The biggest issue, Lowder said, comes down the long lifespan of a typical solar lease: 20 years. Over that time scale, a solar lease ultimately amounts to thousands of dollars of debt taken on by homeowners. What’s more, most lease contracts include terms that gradually increase the monthly fees paid by homeowners over time. The pitch to customers is that the solar fee rate will escalate less than the cost of grid electricity. (Over the last decade, the average cost of electricity nationwide rose 36 percent.) The problem is that it’s practically impossible to make iron-clad predictions about cost savings that far in advance. Unforeseen changes to US energy policy or to a customer’s local electricity market, for example, could potentially reduce savings from solar over the grid, while homeowners remain locked in to their original contracts.
Energy investors and analysts make those predictive calculations all the time, but always with a number of assumptions about future market conditions and an appreciation for the built-in uncertainty. So the challenge is communicating that uncertainty to customers.
Solar leases “are certainly not risk-free,” said Nathanael Green, a renewables policy analyst with the Natural Resources Defense Council. Still, he said, the agitation from APS is “almost without a doubt a politically motivated attack.”
“That doesn’t mean it’s all nonsense,” added Green. “You have to separate out some of the silliness from the real things we can do a better job of.”

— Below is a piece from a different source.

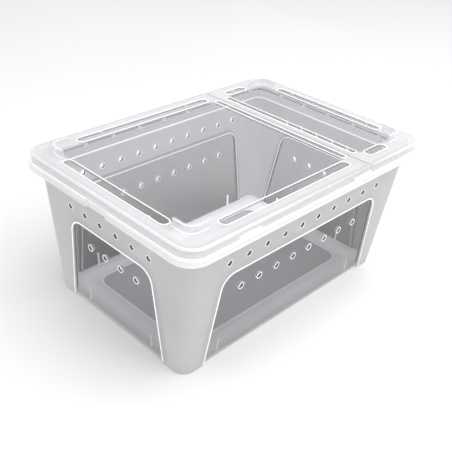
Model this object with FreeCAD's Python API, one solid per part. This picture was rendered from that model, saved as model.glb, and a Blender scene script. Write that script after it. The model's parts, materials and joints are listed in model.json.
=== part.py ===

Either way, courts and state and federal regulators will now have a chance to weigh in. Because Arizona is among the country’s largest solar markets, with a colorful history of conflict between incumbent power companies and their renewable rivals, the outcome there could set the stage for how solar leasing is treated elsewhere.
Nicholas Mack, the general counsel of solar financing company Clean Power Finance, has worked with NREL on developing best practices for solar leasing. The solar industry will be ready if the government comes knocking, he said: “I do think we can withstand the scrutiny.”